What role can an Institute for Advanced Study play in this large and complicated world? Isn’t it just a drop in the proverbial bucket? Is the whole idea of creating a bubble of freedom, a Platonic environment, an intellectual playground, not irrelevant and perhaps even misleading, creating a fake sense of security and comfort? Why create a paradise for scholars, in such an ugly world?
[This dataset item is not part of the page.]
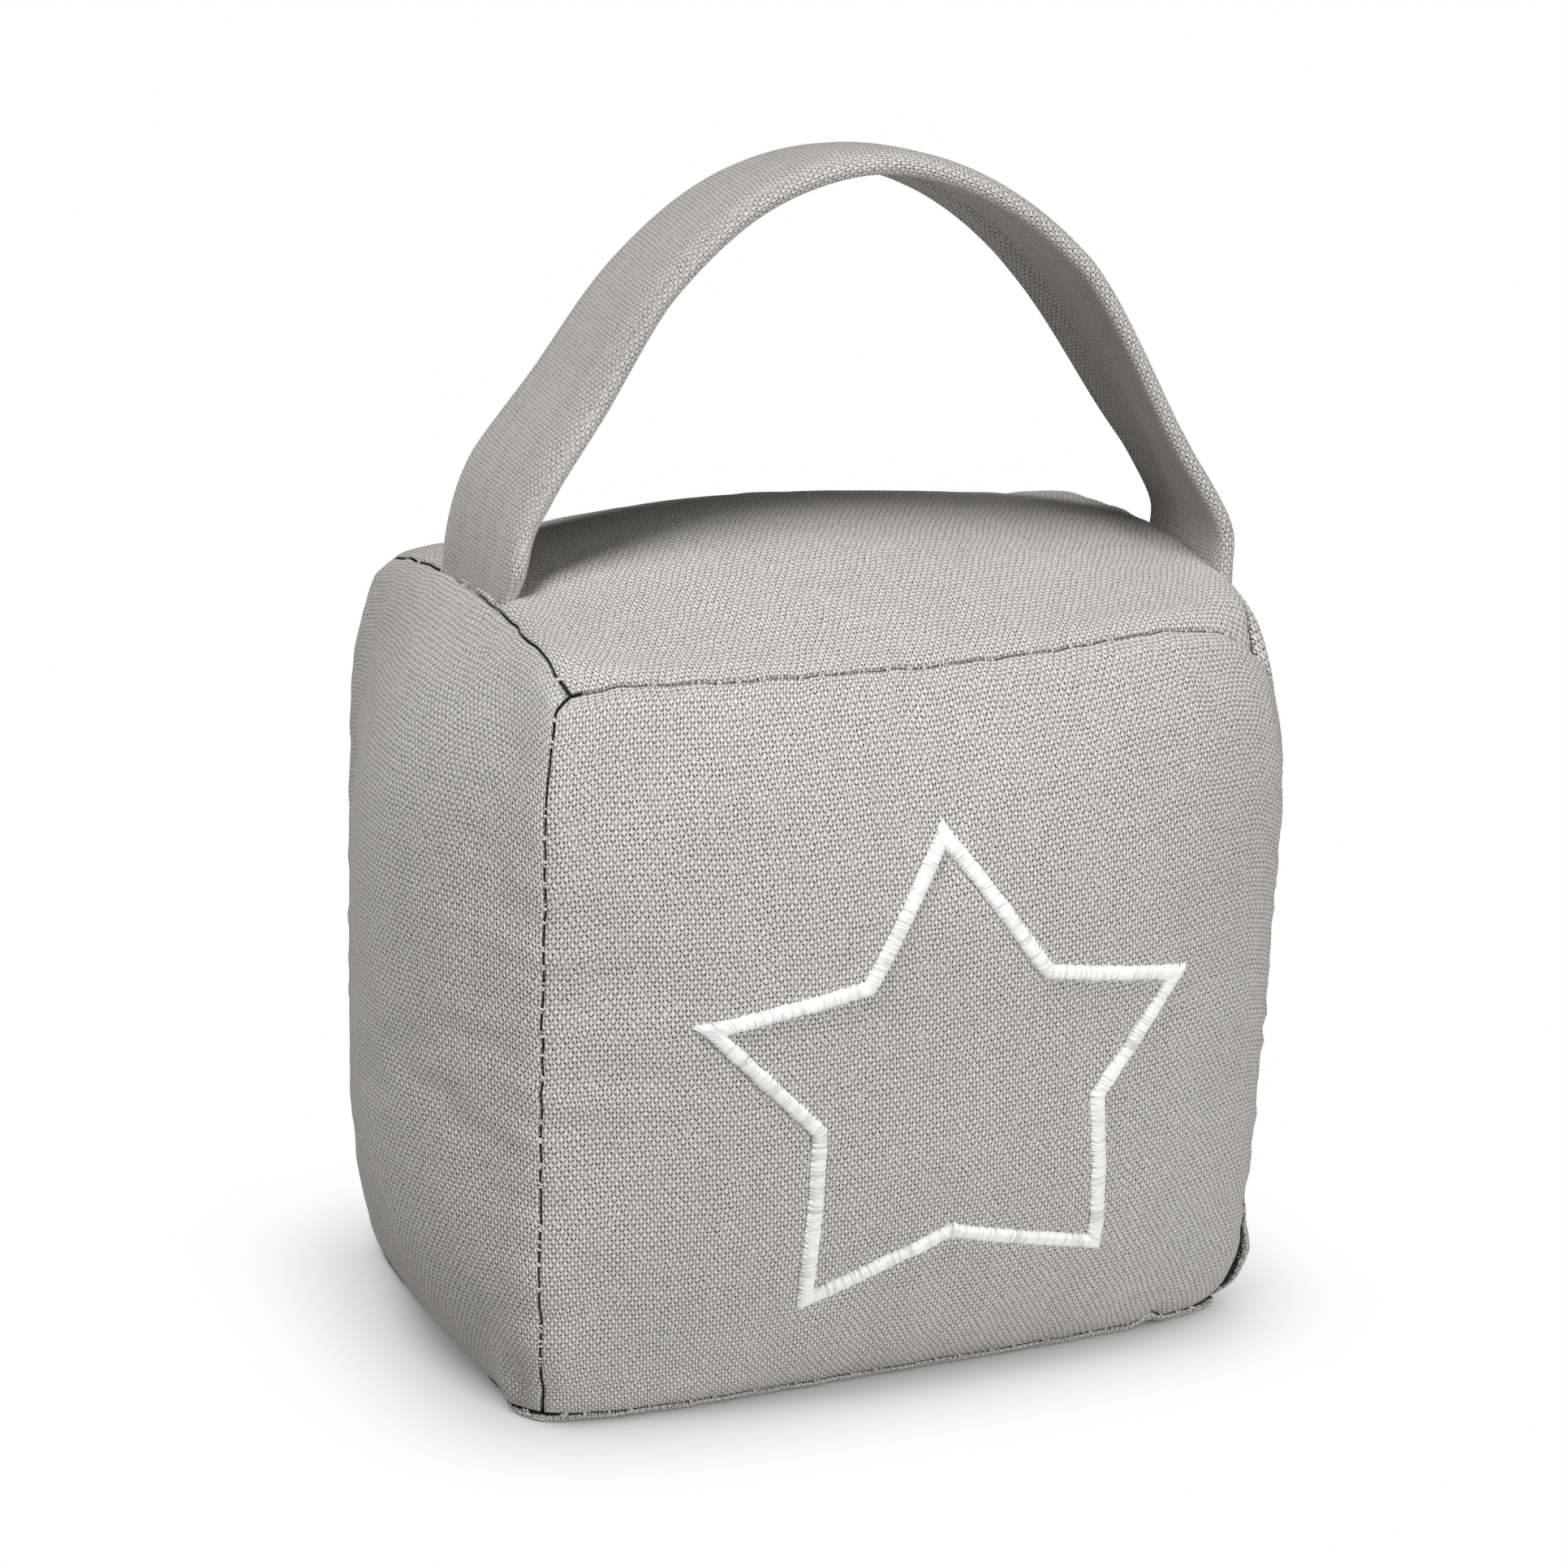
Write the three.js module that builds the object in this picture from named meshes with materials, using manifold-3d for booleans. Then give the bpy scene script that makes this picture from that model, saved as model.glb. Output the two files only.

Why create a paradise for scholars in such an ugly world?
Perfect rock
Let me end with an anecdote of Albert Hirschman, one of the most important social scientists and philosophers of the 20th century, and a long-term faculty member of the IAS. In his early years, he was blown around the world by the winds of war. In many ways he was the last of the distinguished line of European refugee scholars, beginning with that other Albert, who finally found a home in Princeton. Born in Berlin, fleeing Nazi-Germany, barely 18 years old, for France, he fought in the Spanish War, then helped some 2,000 refugees escape in the South of France in 1940, among them Marc Chagall, Marcel Duchamp, and Hannah Arendt. He joined the U.S. Army in North-Africa and Italy, followed by a most distinguished academic career, ending in 1972 at the IAS.
A life-long lover of mountain hikes, Hirschman once reached the summit of a mountain in the French Alps with one of his grandsons. Here the young boy found a rock, naturally carved into the perfect shape of a chair. He sat down and decided he did not want to move again. He had reached perfection. Why should one move further?
How did the great and wise philosopher solve this problem? Hirschman took his mountain axe and chipped off a small part of the rock and put the piece in his grandson’s pocket. With this one gesture he achieved two things. The resting spot was no longer perfect. But a small part of that lost perfection he could take down, into the real world, as an inspiration for future hikes.